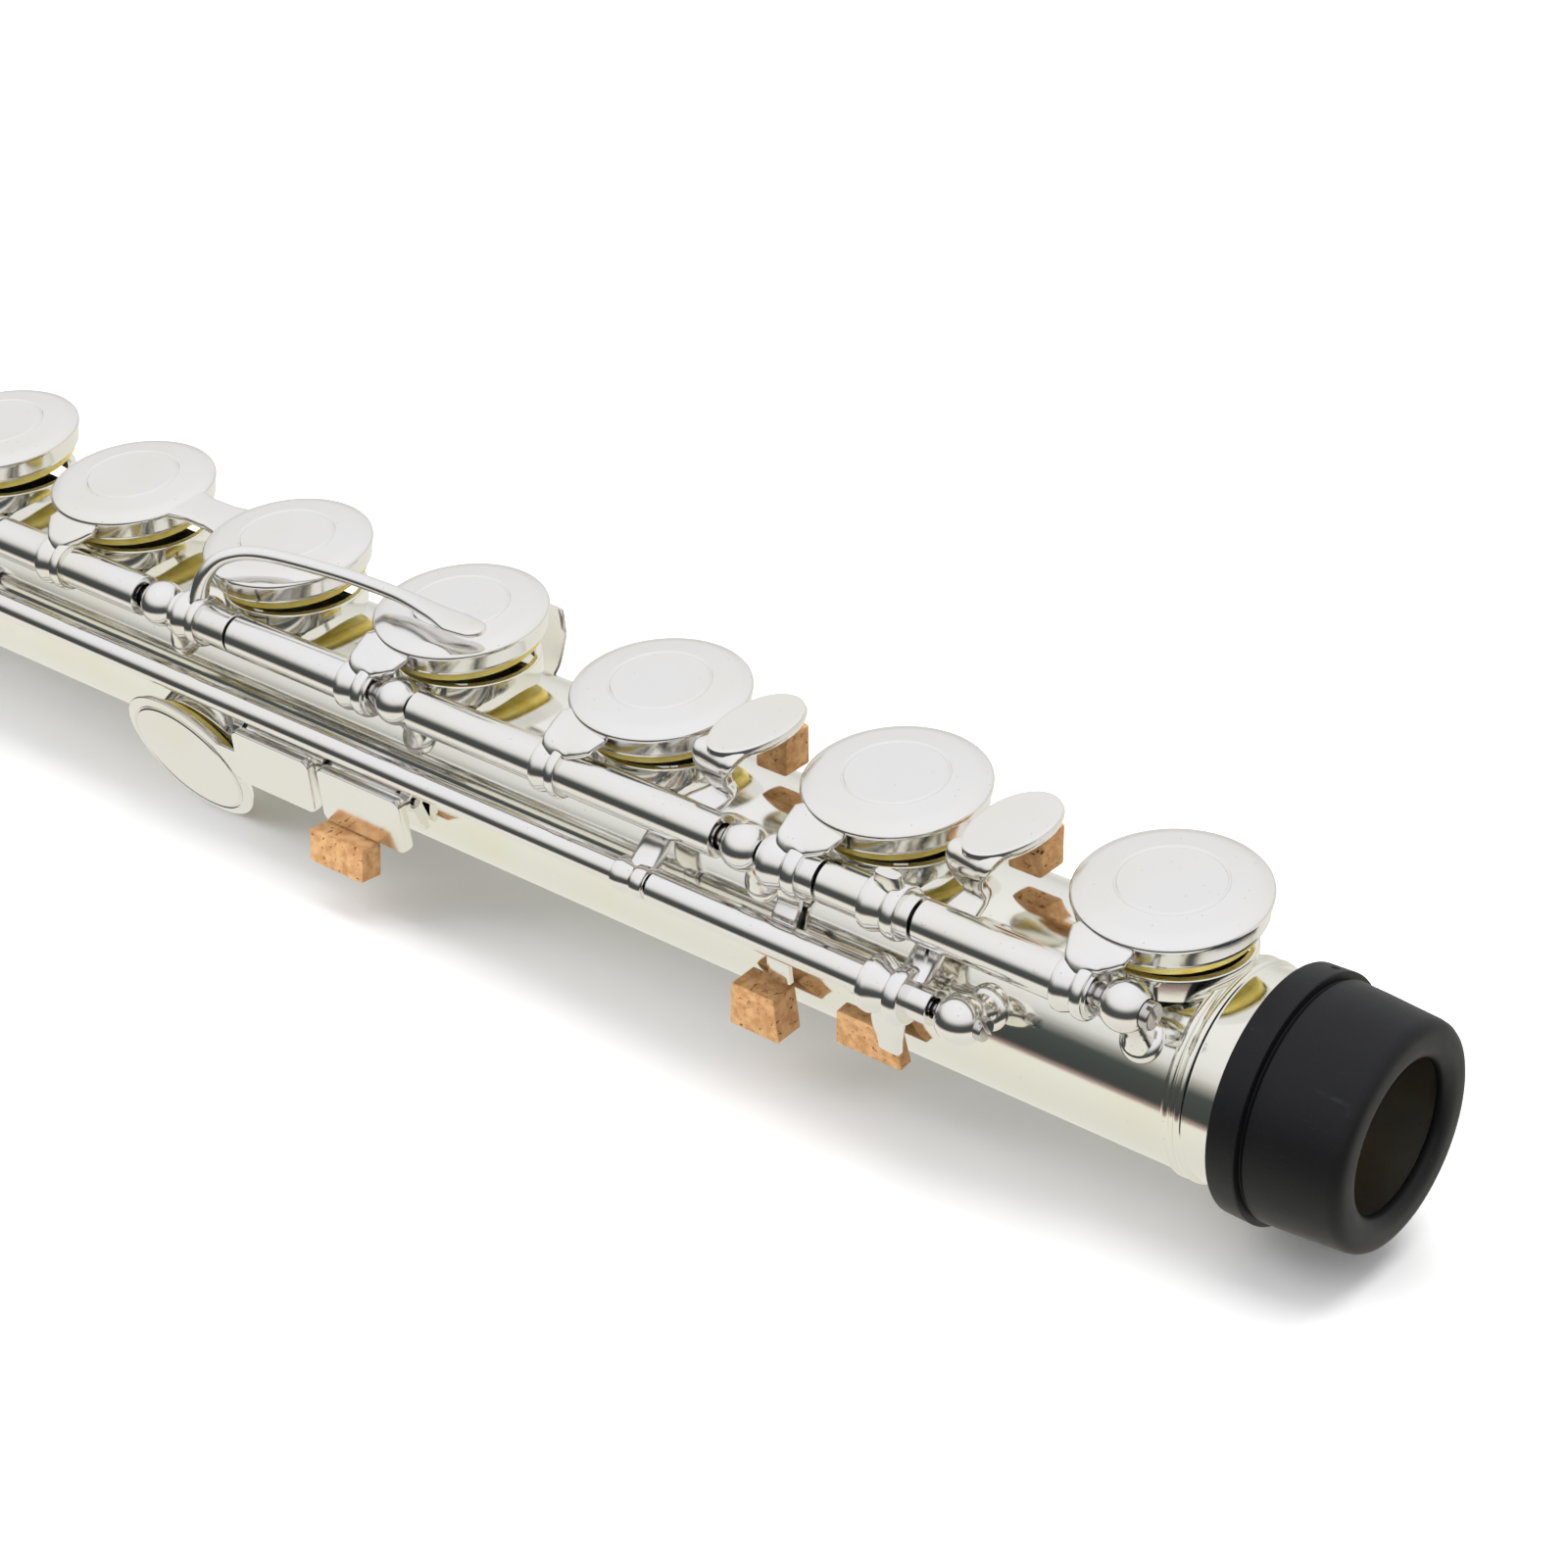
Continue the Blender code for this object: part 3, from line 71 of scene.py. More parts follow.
@dataclass(frozen=True)
class Space:
    """The flute's own space, as the frame holds it."""

    origin: Vector

    @classmethod
    def from_frame(cls) -> "Space":
        """Find the centre line from the barrel, and the origin from the pad of the D key."""
        low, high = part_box("barrel")
        pad_low, pad_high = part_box("d_pad")
        middle = (low + high) / 2.0
        return cls(Vector(((pad_low.x + pad_high.x) / 2.0, middle.y, middle.z)))

    def span(self, node: str) -> tuple[Vector, Vector]:
        """Lowest and highest corner of a node, in the flute's own space.

        Args:
            node: Name of the node.

        Returns:
            The two corners.
        """
        low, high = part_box(node)
        return low - self.origin, high - self.origin

    def ends(self, node: str) -> tuple[float, float]:
        """Stations of a node's head end and foot end."""
        low, high = self.span(node)
        return low.x, high.x

    def station(self, node: str) -> float:
        """Middle of a node along the tube."""
        return sum(self.ends(node)) / 2.0

    def joint_centre(self, joint: str) -> Vector:
        """Point (y, z) that a hinge turns about."""
        place = next(entry["pos_m"] for entry in frame["joints"] if entry["name"] == joint)
        return Vector(place[1:]) - self.origin.yz


space = Space.from_frame()


def around(angle: float, x: float = 0.0) -> Matrix:
    """Space whose Z axis points straight out of the tube.

    Args:
        angle: Angle round the tube from straight up towards the near side, in radians.
        x: Station along the tube.

    Returns:
        The matrix from that space to the flute's.
    """
    return Matrix.Translation((x, 0.0, 0.0)) @ Matrix.Rotation(angle, 4, "X")


def ring_point(degrees: float, radius: float) -> Vector:
    """Point (y, z) at an angle round the tube and a radius from its centre line."""
    angle = math.radians(degrees)
    return Vector((-math.sin(angle) * radius, math.cos(angle) * radius))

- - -

> _REQUEST_
From the first line of the data above to the line holding "origin: Vector", reproduce each line exactly; emit no other lines.

> _FULL RESPONSE_
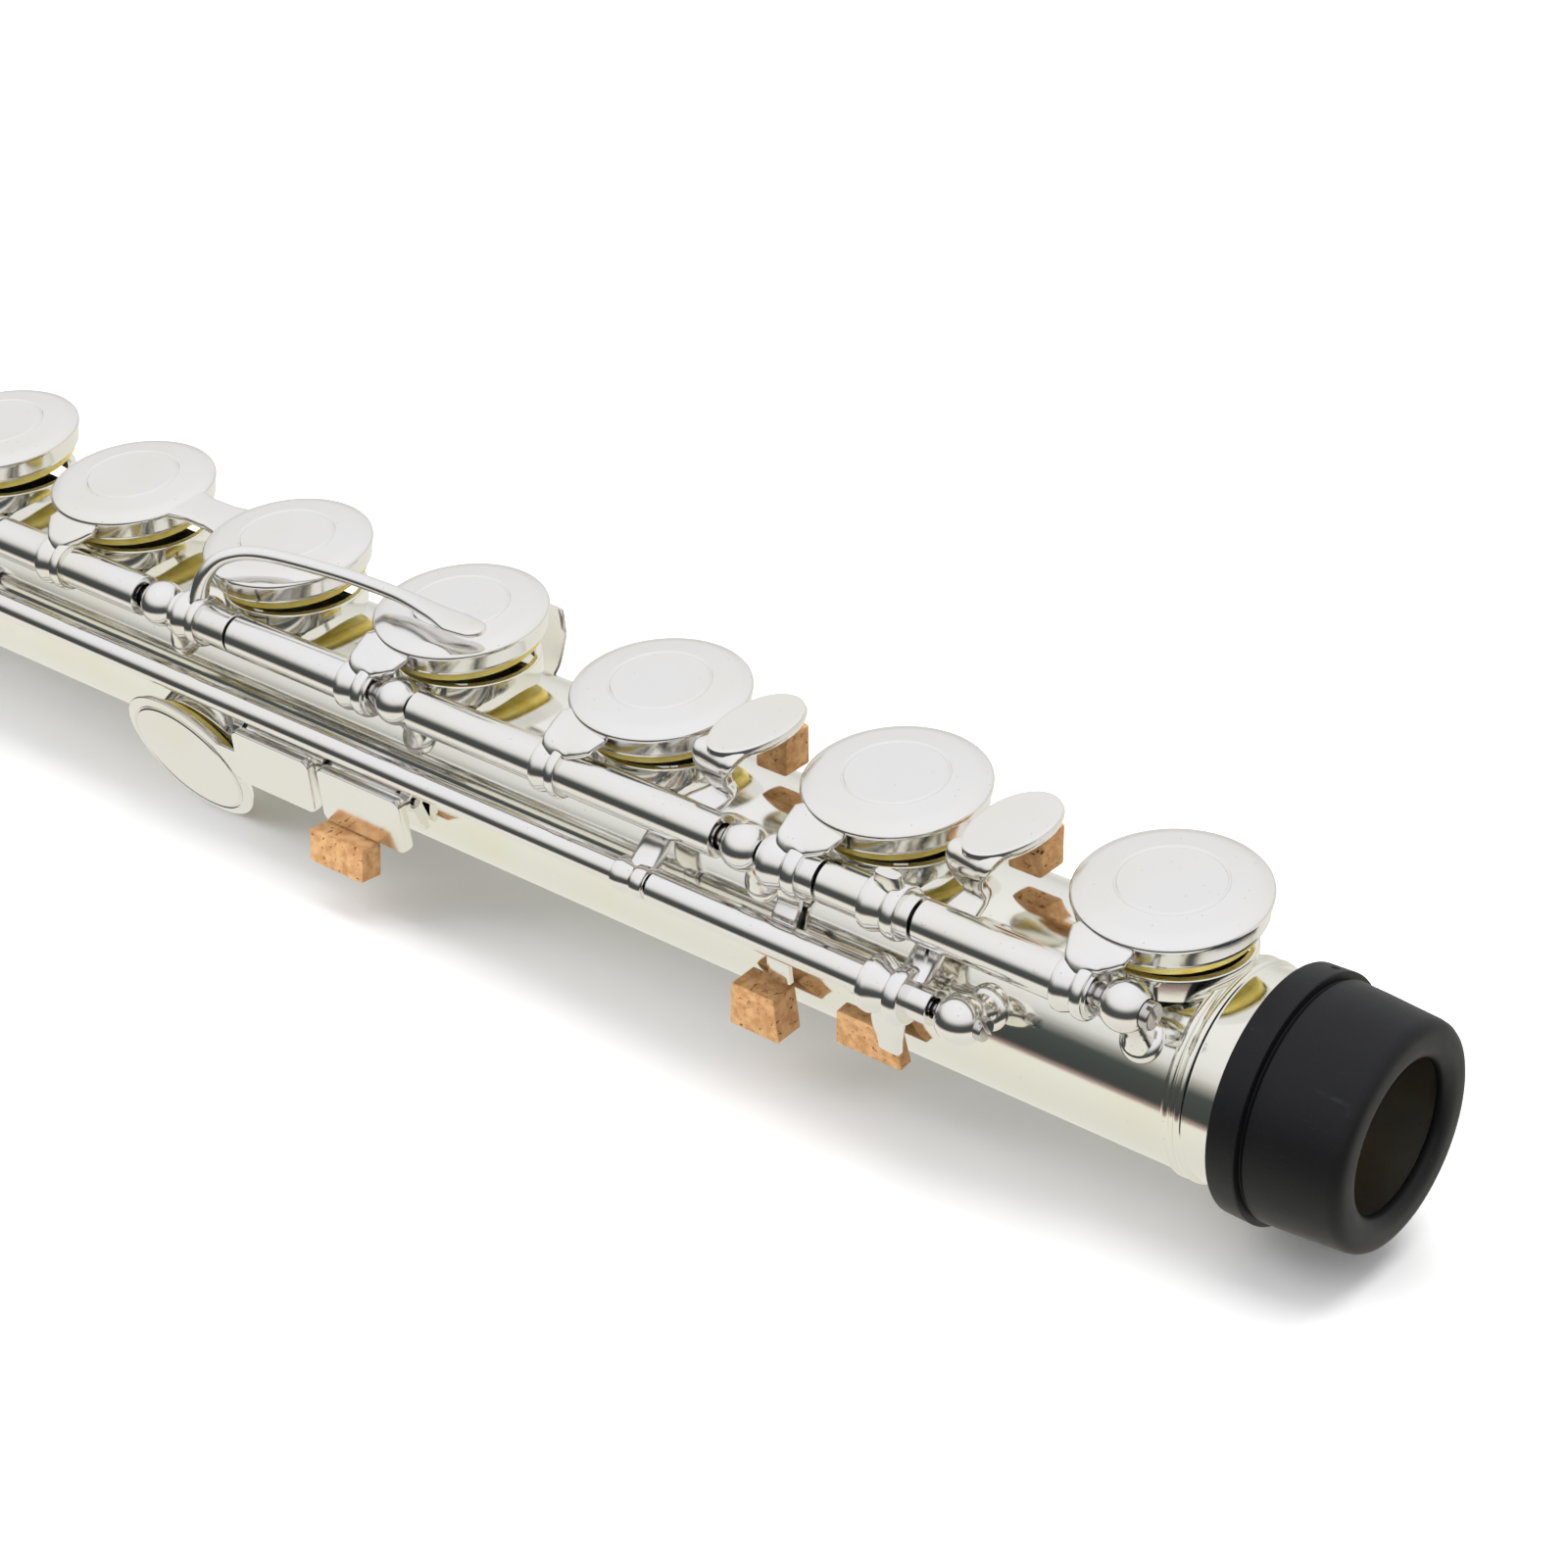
Continue the Blender code for this object: part 3, from line 71 of scene.py. More parts follow.
@dataclass(frozen=True)
class Space:
    """The flute's own space, as the frame holds it."""

    origin: Vector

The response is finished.